■ Problem requirements ■
All lines from the one with "bpy.context.view_layer.update()" to the end need to be copied exactly, with nothing before them.

* begin Source excerpt *

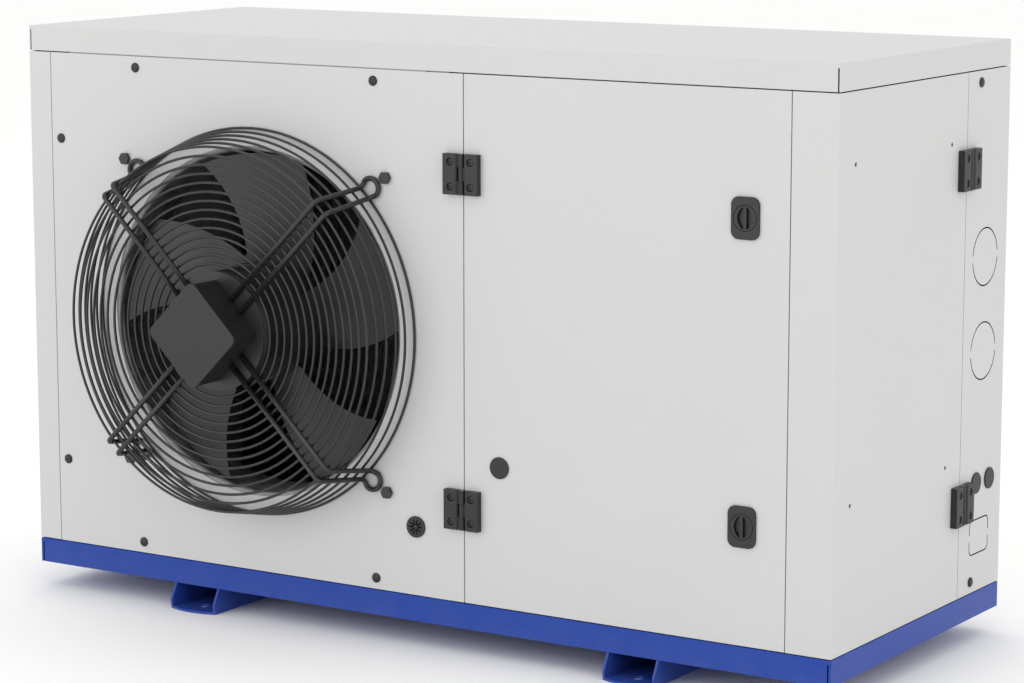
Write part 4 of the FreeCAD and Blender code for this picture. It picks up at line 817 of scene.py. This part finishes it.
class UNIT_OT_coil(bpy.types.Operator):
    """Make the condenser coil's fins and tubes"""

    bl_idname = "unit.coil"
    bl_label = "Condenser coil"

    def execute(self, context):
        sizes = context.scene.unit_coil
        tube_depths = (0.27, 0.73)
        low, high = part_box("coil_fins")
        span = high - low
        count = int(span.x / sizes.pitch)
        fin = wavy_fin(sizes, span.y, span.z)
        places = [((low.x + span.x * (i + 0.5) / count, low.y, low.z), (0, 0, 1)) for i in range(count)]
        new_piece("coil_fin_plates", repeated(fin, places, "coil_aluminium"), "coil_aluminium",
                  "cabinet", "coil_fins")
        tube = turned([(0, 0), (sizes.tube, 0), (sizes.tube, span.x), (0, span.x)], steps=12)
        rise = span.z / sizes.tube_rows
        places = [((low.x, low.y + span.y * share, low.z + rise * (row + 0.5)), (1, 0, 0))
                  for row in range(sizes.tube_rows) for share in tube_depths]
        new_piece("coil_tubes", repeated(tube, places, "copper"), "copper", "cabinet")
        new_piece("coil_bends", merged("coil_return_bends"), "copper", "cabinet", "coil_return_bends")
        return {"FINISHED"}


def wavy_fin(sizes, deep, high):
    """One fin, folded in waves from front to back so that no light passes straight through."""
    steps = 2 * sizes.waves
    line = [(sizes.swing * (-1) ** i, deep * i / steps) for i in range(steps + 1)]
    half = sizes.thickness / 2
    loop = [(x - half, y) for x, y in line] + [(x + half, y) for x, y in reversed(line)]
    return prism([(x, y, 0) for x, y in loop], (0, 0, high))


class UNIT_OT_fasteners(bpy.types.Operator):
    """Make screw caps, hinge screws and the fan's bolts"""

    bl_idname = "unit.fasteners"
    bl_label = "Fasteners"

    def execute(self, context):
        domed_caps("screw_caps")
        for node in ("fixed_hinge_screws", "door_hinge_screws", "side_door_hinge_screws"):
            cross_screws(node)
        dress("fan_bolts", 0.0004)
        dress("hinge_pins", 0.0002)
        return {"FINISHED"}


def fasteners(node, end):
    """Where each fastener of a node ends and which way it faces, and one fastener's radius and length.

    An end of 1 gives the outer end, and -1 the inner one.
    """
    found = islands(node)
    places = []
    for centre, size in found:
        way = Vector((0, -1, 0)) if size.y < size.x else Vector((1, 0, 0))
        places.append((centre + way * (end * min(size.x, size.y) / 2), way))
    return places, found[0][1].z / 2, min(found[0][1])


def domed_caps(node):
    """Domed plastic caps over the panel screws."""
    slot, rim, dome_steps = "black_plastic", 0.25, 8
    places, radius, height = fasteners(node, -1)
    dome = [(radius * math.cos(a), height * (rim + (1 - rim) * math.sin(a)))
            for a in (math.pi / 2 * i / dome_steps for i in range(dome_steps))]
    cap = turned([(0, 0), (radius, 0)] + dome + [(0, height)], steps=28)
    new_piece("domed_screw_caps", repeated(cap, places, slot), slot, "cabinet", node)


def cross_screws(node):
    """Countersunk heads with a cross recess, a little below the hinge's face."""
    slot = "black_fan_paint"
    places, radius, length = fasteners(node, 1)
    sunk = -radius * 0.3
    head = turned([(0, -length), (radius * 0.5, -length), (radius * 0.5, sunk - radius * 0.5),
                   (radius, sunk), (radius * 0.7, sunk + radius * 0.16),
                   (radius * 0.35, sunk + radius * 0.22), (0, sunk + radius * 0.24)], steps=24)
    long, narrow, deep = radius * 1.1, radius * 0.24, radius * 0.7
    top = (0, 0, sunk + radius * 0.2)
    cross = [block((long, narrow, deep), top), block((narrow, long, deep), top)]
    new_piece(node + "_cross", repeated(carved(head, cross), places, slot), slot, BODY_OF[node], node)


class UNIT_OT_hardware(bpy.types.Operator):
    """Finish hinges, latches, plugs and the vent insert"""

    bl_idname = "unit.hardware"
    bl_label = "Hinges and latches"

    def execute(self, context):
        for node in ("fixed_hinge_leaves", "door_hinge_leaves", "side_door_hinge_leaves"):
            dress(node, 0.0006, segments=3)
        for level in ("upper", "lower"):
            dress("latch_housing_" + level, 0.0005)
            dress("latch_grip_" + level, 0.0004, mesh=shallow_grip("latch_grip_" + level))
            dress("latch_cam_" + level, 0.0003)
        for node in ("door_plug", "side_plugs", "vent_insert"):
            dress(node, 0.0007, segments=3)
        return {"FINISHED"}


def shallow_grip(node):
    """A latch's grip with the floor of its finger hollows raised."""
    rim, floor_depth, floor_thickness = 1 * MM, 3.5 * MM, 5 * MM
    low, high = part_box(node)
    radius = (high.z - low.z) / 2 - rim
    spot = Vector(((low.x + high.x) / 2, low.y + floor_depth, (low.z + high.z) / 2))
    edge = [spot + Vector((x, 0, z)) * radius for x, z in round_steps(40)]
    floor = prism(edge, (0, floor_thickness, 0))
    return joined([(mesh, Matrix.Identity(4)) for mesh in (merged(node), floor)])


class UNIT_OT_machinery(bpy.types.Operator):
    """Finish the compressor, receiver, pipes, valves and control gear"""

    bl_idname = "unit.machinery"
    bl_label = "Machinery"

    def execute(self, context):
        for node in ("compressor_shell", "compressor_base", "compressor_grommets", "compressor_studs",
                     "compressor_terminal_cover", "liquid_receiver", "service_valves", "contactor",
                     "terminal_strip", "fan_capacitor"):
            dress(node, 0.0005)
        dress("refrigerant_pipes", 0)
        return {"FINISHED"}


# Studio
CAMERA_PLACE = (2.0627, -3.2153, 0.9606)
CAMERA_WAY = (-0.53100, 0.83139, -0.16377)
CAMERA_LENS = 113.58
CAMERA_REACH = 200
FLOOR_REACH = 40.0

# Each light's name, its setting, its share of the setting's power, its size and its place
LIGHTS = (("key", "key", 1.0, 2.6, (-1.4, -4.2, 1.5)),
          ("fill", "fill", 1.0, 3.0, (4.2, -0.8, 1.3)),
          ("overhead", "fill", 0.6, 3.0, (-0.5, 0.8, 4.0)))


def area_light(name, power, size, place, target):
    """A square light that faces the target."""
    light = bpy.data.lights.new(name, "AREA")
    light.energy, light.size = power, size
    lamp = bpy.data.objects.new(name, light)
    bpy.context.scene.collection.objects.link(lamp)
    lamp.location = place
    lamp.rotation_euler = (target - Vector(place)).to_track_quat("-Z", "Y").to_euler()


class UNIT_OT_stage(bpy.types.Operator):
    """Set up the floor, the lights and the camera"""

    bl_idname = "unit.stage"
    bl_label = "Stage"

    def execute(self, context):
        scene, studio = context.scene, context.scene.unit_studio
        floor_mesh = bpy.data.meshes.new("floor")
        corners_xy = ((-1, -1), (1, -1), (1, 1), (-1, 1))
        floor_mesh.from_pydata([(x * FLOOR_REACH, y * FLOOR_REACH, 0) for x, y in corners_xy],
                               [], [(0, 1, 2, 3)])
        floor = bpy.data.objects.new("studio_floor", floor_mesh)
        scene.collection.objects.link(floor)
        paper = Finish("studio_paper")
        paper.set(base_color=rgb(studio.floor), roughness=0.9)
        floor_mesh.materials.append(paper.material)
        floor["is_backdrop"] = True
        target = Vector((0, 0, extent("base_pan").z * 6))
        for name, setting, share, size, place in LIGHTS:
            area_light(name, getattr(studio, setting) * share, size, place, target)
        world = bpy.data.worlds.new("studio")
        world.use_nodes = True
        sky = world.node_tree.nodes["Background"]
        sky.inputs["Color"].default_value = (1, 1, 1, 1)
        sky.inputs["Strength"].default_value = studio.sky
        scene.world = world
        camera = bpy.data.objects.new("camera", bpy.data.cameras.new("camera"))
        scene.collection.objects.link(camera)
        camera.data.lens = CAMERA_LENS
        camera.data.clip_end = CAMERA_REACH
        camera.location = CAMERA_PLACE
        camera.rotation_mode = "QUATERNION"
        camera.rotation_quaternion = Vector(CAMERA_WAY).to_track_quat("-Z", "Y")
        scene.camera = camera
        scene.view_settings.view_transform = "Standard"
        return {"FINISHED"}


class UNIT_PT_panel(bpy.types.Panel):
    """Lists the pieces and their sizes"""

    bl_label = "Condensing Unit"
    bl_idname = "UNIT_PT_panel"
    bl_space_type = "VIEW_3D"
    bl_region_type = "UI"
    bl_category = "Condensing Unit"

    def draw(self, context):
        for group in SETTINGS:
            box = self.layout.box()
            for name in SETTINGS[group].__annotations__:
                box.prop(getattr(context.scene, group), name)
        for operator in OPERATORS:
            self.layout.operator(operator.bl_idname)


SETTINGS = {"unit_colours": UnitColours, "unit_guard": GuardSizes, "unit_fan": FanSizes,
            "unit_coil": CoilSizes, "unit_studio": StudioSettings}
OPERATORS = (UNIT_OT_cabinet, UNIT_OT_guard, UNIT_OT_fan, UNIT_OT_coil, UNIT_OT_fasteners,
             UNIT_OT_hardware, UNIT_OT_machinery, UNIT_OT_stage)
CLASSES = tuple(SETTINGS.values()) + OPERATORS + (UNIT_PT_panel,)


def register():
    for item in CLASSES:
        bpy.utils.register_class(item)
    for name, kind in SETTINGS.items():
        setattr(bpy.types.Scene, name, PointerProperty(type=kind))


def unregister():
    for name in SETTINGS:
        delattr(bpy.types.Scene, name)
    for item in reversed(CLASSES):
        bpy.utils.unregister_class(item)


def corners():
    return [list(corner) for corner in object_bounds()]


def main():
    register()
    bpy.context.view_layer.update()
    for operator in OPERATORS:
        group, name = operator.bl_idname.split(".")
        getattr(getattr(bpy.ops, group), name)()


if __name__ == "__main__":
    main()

* end Source excerpt *

■ Task output ■
    bpy.context.view_layer.update()
    for operator in OPERATORS:
        group, name = operator.bl_idname.split(".")
        getattr(getattr(bpy.ops, group), name)()


if __name__ == "__main__":
    main()